COLLECTED DATA.

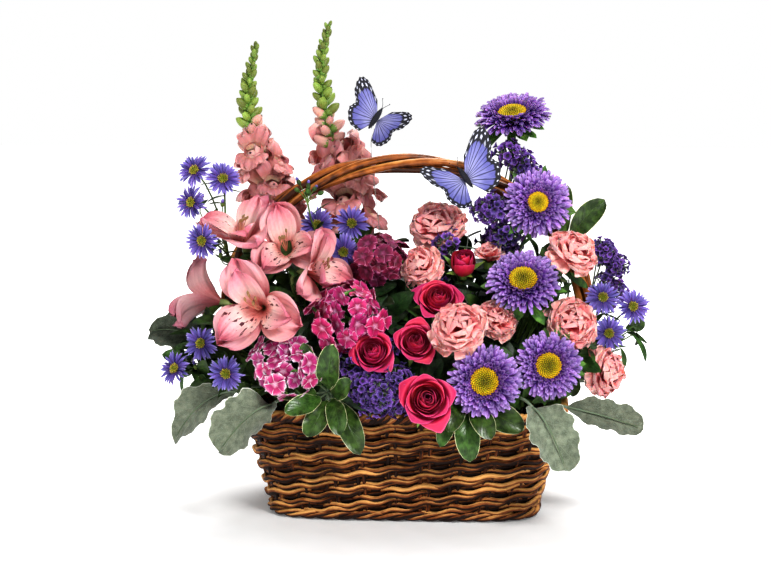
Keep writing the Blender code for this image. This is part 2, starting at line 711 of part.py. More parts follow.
def add_snapdragons(group, cutters):
    """Snapdragons: a spike whose florets shrink to buds at the tip."""
    for name, axis, radius in SNAPDRAGONS:
        line = smooth_points(axis, 3)
        made = tube(name, line, THICK_STEM_RADIUS, group)
        bore(name, line[::-1], THICK_STEM_RADIUS, cutters)
        pieces = []
        for index in range(FLORET_COUNT):
            share = index / (FLORET_COUNT - 1)
            along = (FLORET_START + (FLORET_END - FLORET_START) * share) * (len(line) - 1)
            low = int(along)
            place = line[low].lerp(line[low + 1], along - low)
            axis_way = (line[low + 1] - line[low]).normalized()
            turn = FLORET_TURN * index
            side = axis_way.cross(Vector((0, 1, 0))).normalized()
            out = side * math.cos(turn) + axis_way.cross(side) * math.sin(turn)
            way = (out + axis_way * (0.25 + 0.9 * share)).normalized()
            size = radius * (1.0 - BUD_SHRINK * share**BUD_SHRINK_POWER)
            centre = place + way * size * 0.95
            pieces.append(head(f"floret_{index}", centre, way, size, FLORET_PROFILE, group, 6))
        unite(made, pieces).data.materials.append(finish("snapdragon_pink"))


def add_leaves(group, cutters):
    """Dusty miller leaves on their stalks, and sprigs of edged leaves."""
    for name, foot, middle, tip, yaw, lift, width in DUSTY_MILLER:
        ends = (foot, middle, tip)
        blade = leaf_blade(name, ends, facing(yaw, lift), width, group, teeth=0.18, along=8)
        way = (Vector(middle) - Vector(foot)).normalized()
        line = stem_line(Vector(foot) + way * 0.006, Vector((way.x, way.y, 0.0)).normalized())
        unite(blade, [tube("stalk", line, STEM_RADIUS * STALK_SHARE, group)])
        bore(name, line, STEM_RADIUS * STALK_SHARE, cutters)
        blade.data.materials.append(finish("silver_leaf"))
    for name, fork, yaw, lift, leaves in PITTOSPORUM:
        fork = Vector(fork)
        way = (Vector(leaves[0][0]) - fork).normalized()
        line = stem_line(fork, Vector((way.x * 0.5, way.y, 0.2)).normalized())
        made = tube(name, line, STEM_RADIUS, group)
        bore(name, line, STEM_RADIUS, cutters)
        pieces = []
        for index, (middle, tip, width) in enumerate(leaves):
            start = fork.lerp(Vector(middle), 0.25)
            ends = (start, middle, tip)
            blade = leaf_blade(f"leaf_{index}", ends, facing(yaw, lift), width, group, along=5)
            reach = start.lerp(Vector(middle), 0.5)
            inner = fork - (start - fork) * 0.1
            pieces += [tube(f"stalk_{index}", [inner, start, reach], STEM_RADIUS, group), blade]
        unite(made, pieces).data.materials.append(finish("edged_leaf"))


def add_butterflies(group, cutters):
    """Two feather butterflies, each a body on a pair of wings on a wire."""
    for name, centre, head_way, left, right, reach, wire in BUTTERFLIES:
        centre = Vector(centre)
        ahead = Vector(head_way).normalized()
        wings = []
        normals = []
        for side, outward in (("left", Vector(left)), ("right", Vector(right))):
            outward = (outward - ahead * outward.dot(ahead)).normalized()
            normal = outward.cross(ahead) if side == "right" else ahead.cross(outward)
            normals.append(normal.normalized())
            outline = bpy.data.curves.new(name, "CURVE")
            outline.dimensions = "2D"
            outline.fill_mode = "BOTH"
            outline.extrude = 0.5 * WING_THICKNESS
            spline = outline.splines.new("POLY")
            spline.points.add(len(WING_OUTLINE) - 1)
            for place, (x, y) in zip(spline.points, WING_OUTLINE):
                place.co = (x * reach, y * reach, 0, 1)
            spline.use_cyclic_u = True
            wing = baked(add_object(f"{name}_{side}", outline, group), group)
            for vertex in wing.data.vertices:
                flat = vertex.co.copy()
                shift = WING_GAP * (side == "right")
                vertex.co = centre + outward * flat.x + ahead * (flat.y + shift) + normals[-1] * flat.z
            if outward.cross(ahead).dot(normals[-1]) < 0:
                wing.data.flip_normals()
            wings.append(wing)
        pair = unite(wings[0], wings[1:])
        pair.name = f"{name}_wings"
        pair.data.materials.append(finish("wing"))
        dorsal = (normals[0] + normals[1]).normalized()
        middle = centre + dorsal * (BUTTERFLY_BODY_RADIUS + BUTTERFLY_BODY_LIFT)
        share = 0.5 * BUTTERFLY_BODY_LENGTH
        slim = BUTTERFLY_BODY_RADIUS / share
        profile = ((0.6 * slim, -0.9), (slim, -0.3), (1.1 * slim, 0.3), (0.7 * slim, 0.85))
        body = head(f"{name}_body", middle, ahead, share, profile, group, 8)
        body.data.materials.append(finish("butterfly_body"))
        line = smooth_points(wire, 3)
        made = tube(f"{name}_wire", line, WIRE_RADIUS, group)
        bore(f"{name}_wire", line, WIRE_RADIUS, cutters)
        made.data.materials.append(finish("wire"))


def add_blooms(groups):
    """Every bloom that stands alone on its stem."""
    for row in ASTERS:
        add_bloom(*row, ASTER_PROFILE, "aster_purple", groups, segments=16, lobes=0.14)
    for row in ROSES:
        add_bloom(*row, ROSE_PROFILE, "rose_pink", groups, segments=10, lobes=0.10, lobe_rings=(3,))
    for row in CARNATIONS:
        add_bloom(*row, CARNATION_PROFILE, "carnation_pink", groups, segments=12, lobes=0.12)
    for row in CLUSTERS:
        add_bloom(*row, CLUSTER_PROFILE, "sweet_william", groups, segments=12, lobes=0.10)
    for row in TRUMPETS:
        add_bloom(
            *row, TRUMPET_PROFILE, "alstroemeria_pink", groups, segments=12, lobes=0.34, lobe_rings=(3,)
        )
    for row, colour in zip(BUDS, ("rose_pink", "carnation_pink")):
        add_bloom(*row, BUD_PROFILE, colour, groups, segments=8)


def main():
    """Builds the whole arrangement."""
    clear_scene()
    group = new_collection("flower_basket_arrangement")
    cutters = new_collection("cutters")
    add_basket(group)
    add_handle(group)
    add_liner(group)
    foam = foam_block(group)
    foam.data.materials.append(finish("foam"))
    add_blooms((group, cutters))
    add_sprays(group, cutters)
    add_statice(group, cutters)
    add_snapdragons(group, cutters)
    add_leaves(group, cutters)
    add_butterflies(group, cutters)
    for tool in cutters.objects:
        cut = foam.modifiers.new(tool.name, "BOOLEAN")
        cut.operation = "DIFFERENCE"
        cut.solver = "EXACT"
        cut.object = tool


main()
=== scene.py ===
"""Dresses the flower basket: the woven willow, the cut flowers, the leaves and the butterflies.

Everything is in metres in the frame's own axes: +X along the basket, -Y its front, +Z up. Places
come from the frame's nodes. Every bloom is made of petals, each petal a small grid of points.
"""

import logging
import math
from dataclasses import dataclass
from enum import Enum

import bpy
import numpy as np
from mathutils import Matrix, Vector


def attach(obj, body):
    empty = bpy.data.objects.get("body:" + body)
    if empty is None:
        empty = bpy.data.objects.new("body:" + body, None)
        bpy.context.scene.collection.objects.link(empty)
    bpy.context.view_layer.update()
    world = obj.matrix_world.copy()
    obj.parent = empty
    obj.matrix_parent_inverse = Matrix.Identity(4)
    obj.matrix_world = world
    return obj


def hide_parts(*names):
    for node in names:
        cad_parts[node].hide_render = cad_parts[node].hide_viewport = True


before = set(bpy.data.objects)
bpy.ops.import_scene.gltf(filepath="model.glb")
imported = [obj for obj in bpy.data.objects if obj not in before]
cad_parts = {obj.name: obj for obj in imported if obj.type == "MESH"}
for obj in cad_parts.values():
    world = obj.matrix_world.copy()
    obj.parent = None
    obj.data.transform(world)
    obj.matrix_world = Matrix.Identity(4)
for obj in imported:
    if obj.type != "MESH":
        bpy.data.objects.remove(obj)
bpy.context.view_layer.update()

LOG = logging.getLogger("flower_basket")
BODY = "root"
GOLDEN_TURN = math.pi * (3.0 - math.sqrt(5.0))

Colour = tuple[float, float, float]
Place = tuple[float, float, float]
Grid = np.ndarray


def hue(code: str) -> Colour:
    """Turns a six-figure colour code into linear red, green and blue."""
    parts = [int(code[i : i + 2], 16) / 255 for i in (0, 2, 4)]
    return tuple(v / 12.92 if v <= 0.04045 else ((v + 0.055) / 1.055) ** 2.4 for v in parts)


def facing(yaw: float, lift: float) -> Vector:
    """The unit vector of a yaw, 0 at the front and positive to the right, and a lift, in degrees."""
    turn, rise = math.radians(yaw), math.radians(lift)
    return Vector((math.sin(turn) * math.cos(rise), -math.cos(turn) * math.cos(rise), math.sin(rise)))


def stand(place: Vector, way: Vector, spin: float = 0.0) -> np.ndarray:
    """A 4x4 matrix that puts a part's origin at a place, with its +Z along way.

    Args:
        place: where the origin goes.
        way: the direction its +Z turns to.
        spin: how far it is turned about its own +Z, in radians.

    Returns:
        The matrix. At spin 0, local +X is the direction nearest to straight up.
    """
    z = Vector(way).normalized()
    x = Vector((0, 0, 1)) - z * z.z
    if x.length < 0.05:
        x = Vector((0, 1, 0)) - z * z.y
    x.normalize()
    y = z.cross(x)
    turned = Matrix((x, y, z)).transposed() @ Matrix.Rotation(spin, 3, "Z")
    made = np.eye(4)
    made[:3, :3] = np.array(turned)
    made[:3, 3] = place
    return made


def moved(points: Grid, matrix: np.ndarray) -> Grid:
    """The points of a grid after a 4x4 matrix."""
    return points @ matrix[:3, :3].T + matrix[:3, 3]


def turned(points: Grid, angle: float) -> Grid:
    """The points of a grid turned about +Z."""
    c, s = math.cos(angle), math.sin(angle)
    return points @ np.array(((c, s, 0.0), (-s, c, 0.0), (0.0, 0.0, 1.0)))


def curve(controls: list, steps: int) -> Grid:
    """Points along a smooth curve through the controls, both ends included."""
    knots = np.array([tuple(c) for c in controls], dtype=float)
    padded = np.vstack((2 * knots[0] - knots[1], knots, 2 * knots[-1] - knots[-2]))
    t = np.linspace(0.0, 1.0, steps, endpoint=False)[:, None]
    spans = []
    for a, b, c, d in zip(padded, padded[1:], padded[2:], padded[3:]):
        cubic = (3 * b - a - 3 * c + d) * t**3
        spans.append(0.5 * (2 * b + (c - a) * t + (2 * a - 5 * b + 4 * c - d) * t**2 + cubic))
    return np.vstack((*spans, knots[-1:]))


def tube(path: Grid, radius: float | Grid, sides: int = 8, loop: bool = False) -> Grid:
    """The skin of a rod along a path.

    Args:
        path: the points of its centre line.
        radius: its radius, one number or one for each point.
        sides: how many points go round it.
        loop: whether the path closes on itself.

    Returns:
        A grid with one row for each point of the path.
    """
    path = np.asarray(path, dtype=float)
    if loop:
        ahead = np.roll(path, -1, axis=0) - np.roll(path, 1, axis=0)
    else:
        ahead = np.gradient(path, axis=0)
    ahead /= np.linalg.norm(ahead, axis=1)[:, None] + 1e-12
    side = np.cross(ahead[0], (0.0, 0.0, 1.0))
    if np.linalg.norm(side) < 0.1:
        side = np.cross(ahead[0], (0.0, 1.0, 0.0))
    sides_at = []
    for way in ahead:
        side = side - way * side.dot(way)
        side /= np.linalg.norm(side)
        sides_at.append(side)
    first = np.array(sides_at)
    second = np.cross(ahead, first)
    turn = np.linspace(0.0, 2 * math.pi, sides, endpoint=False)
    ring = first[:, None] * np.cos(turn)[None, :, None] + second[:, None] * np.sin(turn)[None, :, None]
    size = np.broadcast_to(np.asarray(radius, dtype=float), (len(path),))
    return path[:, None] + ring * size[:, None, None]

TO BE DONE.
Extract the span of lines that starts with the line containing "for row, colour" and ends with the line containing "bpy.data.objects.remove(obj)". Keep it exact and add nothing.

ANSWER TO THIS EXERCISE.
    for row, colour in zip(BUDS, ("rose_pink", "carnation_pink")):
        add_bloom(*row, BUD_PROFILE, colour, groups, segments=8)


def main():
    """Builds the whole arrangement."""
    clear_scene()
    group = new_collection("flower_basket_arrangement")
    cutters = new_collection("cutters")
    add_basket(group)
    add_handle(group)
    add_liner(group)
    foam = foam_block(group)
    foam.data.materials.append(finish("foam"))
    add_blooms((group, cutters))
    add_sprays(group, cutters)
    add_statice(group, cutters)
    add_snapdragons(group, cutters)
    add_leaves(group, cutters)
    add_butterflies(group, cutters)
    for tool in cutters.objects:
        cut = foam.modifiers.new(tool.name, "BOOLEAN")
        cut.operation = "DIFFERENCE"
        cut.solver = "EXACT"
        cut.object = tool


main()
=== scene.py ===
"""Dresses the flower basket: the woven willow, the cut flowers, the leaves and the butterflies.

Everything is in metres in the frame's own axes: +X along the basket, -Y its front, +Z up. Places
come from the frame's nodes. Every bloom is made of petals, each petal a small grid of points.
"""

import logging
import math
from dataclasses import dataclass
from enum import Enum

import bpy
import numpy as np
from mathutils import Matrix, Vector


def attach(obj, body):
    empty = bpy.data.objects.get("body:" + body)
    if empty is None:
        empty = bpy.data.objects.new("body:" + body, None)
        bpy.context.scene.collection.objects.link(empty)
    bpy.context.view_layer.update()
    world = obj.matrix_world.copy()
    obj.parent = empty
    obj.matrix_parent_inverse = Matrix.Identity(4)
    obj.matrix_world = world
    return obj


def hide_parts(*names):
    for node in names:
        cad_parts[node].hide_render = cad_parts[node].hide_viewport = True


before = set(bpy.data.objects)
bpy.ops.import_scene.gltf(filepath="model.glb")
imported = [obj for obj in bpy.data.objects if obj not in before]
cad_parts = {obj.name: obj for obj in imported if obj.type == "MESH"}
for obj in cad_parts.values():
    world = obj.matrix_world.copy()
    obj.parent = None
    obj.data.transform(world)
    obj.matrix_world = Matrix.Identity(4)
for obj in imported:
    if obj.type != "MESH":
        bpy.data.objects.remove(obj)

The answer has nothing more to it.